### Input for this task

====

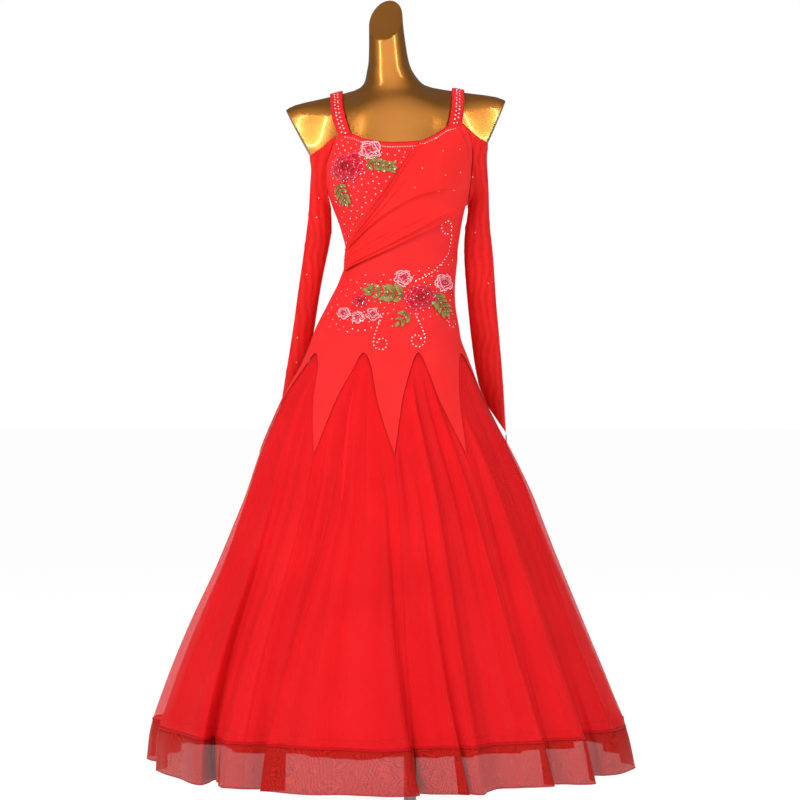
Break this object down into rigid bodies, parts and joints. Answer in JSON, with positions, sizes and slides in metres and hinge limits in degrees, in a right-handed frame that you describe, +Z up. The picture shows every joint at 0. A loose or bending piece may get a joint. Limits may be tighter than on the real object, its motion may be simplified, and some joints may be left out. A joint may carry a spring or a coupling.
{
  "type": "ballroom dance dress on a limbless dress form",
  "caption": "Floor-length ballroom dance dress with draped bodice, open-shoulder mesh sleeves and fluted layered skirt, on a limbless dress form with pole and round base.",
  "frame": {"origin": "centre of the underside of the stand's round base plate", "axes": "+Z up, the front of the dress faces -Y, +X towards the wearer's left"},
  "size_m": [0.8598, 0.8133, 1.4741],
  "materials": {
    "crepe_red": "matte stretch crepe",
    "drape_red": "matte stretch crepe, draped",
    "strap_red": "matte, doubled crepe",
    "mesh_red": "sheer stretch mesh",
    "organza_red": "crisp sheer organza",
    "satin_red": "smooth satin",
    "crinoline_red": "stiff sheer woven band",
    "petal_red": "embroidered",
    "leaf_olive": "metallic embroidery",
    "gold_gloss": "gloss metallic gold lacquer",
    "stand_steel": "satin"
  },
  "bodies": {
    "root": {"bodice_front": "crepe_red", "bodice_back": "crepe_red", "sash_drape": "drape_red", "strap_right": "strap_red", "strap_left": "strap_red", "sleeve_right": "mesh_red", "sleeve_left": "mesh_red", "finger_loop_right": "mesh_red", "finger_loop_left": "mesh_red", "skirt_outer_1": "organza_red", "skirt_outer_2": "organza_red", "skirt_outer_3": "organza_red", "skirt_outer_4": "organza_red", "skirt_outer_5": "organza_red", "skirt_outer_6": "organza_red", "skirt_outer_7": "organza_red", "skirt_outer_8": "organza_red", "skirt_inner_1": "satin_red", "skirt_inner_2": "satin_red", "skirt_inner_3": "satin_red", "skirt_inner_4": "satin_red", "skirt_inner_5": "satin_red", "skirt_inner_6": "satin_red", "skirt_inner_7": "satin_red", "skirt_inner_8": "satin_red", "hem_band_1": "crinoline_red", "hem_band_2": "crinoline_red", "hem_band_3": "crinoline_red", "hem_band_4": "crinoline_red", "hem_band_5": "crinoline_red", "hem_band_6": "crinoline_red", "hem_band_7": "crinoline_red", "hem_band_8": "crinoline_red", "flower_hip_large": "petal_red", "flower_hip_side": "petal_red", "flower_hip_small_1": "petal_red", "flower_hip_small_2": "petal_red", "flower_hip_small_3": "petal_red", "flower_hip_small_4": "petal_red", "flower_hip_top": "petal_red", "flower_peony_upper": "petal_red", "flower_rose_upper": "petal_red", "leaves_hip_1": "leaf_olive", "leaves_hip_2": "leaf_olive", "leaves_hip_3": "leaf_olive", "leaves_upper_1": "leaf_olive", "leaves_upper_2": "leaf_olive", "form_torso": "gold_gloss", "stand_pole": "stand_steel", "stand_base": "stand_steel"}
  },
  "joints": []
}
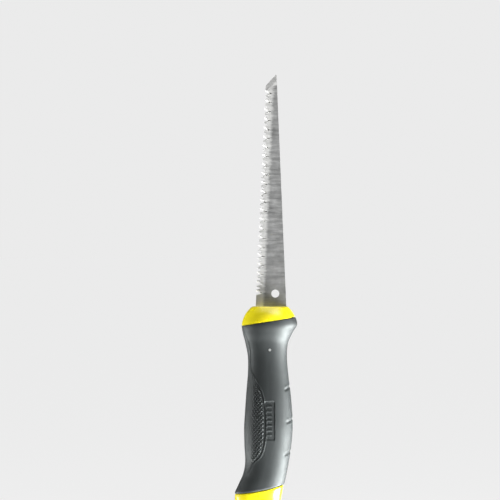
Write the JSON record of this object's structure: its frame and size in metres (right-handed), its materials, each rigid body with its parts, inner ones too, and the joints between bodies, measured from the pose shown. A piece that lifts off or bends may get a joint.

====

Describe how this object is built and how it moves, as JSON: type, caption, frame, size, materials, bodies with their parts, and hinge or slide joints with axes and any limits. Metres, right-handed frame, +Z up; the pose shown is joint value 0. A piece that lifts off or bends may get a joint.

====

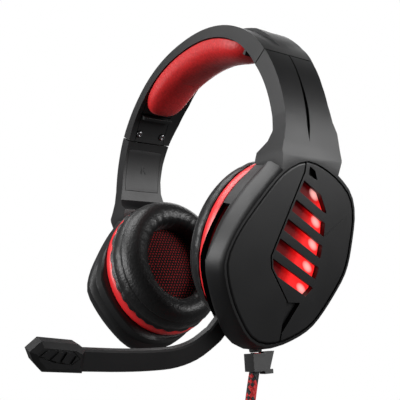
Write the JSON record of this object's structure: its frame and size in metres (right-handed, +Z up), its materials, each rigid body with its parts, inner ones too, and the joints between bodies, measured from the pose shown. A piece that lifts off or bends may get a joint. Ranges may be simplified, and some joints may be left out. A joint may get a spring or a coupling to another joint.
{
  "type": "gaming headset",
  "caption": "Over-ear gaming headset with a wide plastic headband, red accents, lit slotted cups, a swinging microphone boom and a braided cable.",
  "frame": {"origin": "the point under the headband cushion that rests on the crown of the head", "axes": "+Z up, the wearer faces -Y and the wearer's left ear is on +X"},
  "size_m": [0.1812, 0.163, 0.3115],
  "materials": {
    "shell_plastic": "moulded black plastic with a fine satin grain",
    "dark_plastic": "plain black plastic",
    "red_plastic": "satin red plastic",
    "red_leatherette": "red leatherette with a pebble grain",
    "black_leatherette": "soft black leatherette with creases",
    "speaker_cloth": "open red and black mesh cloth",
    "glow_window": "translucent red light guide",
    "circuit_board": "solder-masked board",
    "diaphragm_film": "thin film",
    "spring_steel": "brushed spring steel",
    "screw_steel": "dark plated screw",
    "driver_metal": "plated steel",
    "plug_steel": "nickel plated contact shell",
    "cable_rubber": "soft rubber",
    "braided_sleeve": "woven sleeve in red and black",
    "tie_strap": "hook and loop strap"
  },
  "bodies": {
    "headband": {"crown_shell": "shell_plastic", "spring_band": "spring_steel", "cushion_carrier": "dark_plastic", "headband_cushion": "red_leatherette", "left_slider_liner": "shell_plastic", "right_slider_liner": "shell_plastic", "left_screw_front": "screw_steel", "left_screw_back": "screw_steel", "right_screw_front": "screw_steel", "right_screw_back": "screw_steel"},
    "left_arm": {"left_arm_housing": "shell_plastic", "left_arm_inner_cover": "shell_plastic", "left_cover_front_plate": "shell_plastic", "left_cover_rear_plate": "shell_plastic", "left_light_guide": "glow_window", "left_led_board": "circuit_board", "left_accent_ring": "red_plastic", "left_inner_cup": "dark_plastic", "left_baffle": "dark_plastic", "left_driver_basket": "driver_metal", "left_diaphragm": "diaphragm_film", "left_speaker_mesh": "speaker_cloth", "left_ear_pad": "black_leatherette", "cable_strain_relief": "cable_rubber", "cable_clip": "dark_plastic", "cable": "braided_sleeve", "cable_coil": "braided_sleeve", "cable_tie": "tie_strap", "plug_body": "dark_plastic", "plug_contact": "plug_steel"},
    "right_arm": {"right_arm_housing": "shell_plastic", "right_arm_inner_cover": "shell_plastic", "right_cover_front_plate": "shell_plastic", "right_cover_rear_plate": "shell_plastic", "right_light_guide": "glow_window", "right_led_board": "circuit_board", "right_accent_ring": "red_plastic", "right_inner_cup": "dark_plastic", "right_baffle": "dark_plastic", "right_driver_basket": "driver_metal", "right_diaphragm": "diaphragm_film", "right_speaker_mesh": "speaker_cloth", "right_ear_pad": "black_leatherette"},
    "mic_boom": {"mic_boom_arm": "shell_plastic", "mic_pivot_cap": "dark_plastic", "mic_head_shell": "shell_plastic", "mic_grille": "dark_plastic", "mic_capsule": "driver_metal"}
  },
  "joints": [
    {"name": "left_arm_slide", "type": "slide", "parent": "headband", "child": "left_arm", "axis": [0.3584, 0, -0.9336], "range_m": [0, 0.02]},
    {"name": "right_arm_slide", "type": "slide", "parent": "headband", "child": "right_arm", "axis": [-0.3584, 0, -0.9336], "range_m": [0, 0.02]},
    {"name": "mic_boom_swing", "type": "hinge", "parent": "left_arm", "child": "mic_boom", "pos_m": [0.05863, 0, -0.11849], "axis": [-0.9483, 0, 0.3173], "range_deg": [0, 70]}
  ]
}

====

### Description of the task
Gather each line of the listing that holds the string "measured".

### Response to this exercise
Write the JSON record of this object's structure: its frame and size in metres (right-handed), its materials, each rigid body with its parts, inner ones too, and the joints between bodies, measured from the pose shown. A piece that lifts off or bends may get a joint.
Write the JSON record of this object's structure: its frame and size in metres (right-handed, +Z up), its materials, each rigid body with its parts, inner ones too, and the joints between bodies, measured from the pose shown. A piece that lifts off or bends may get a joint. Ranges may be simplified, and some joints may be left out. A joint may get a spring or a coupling to another joint.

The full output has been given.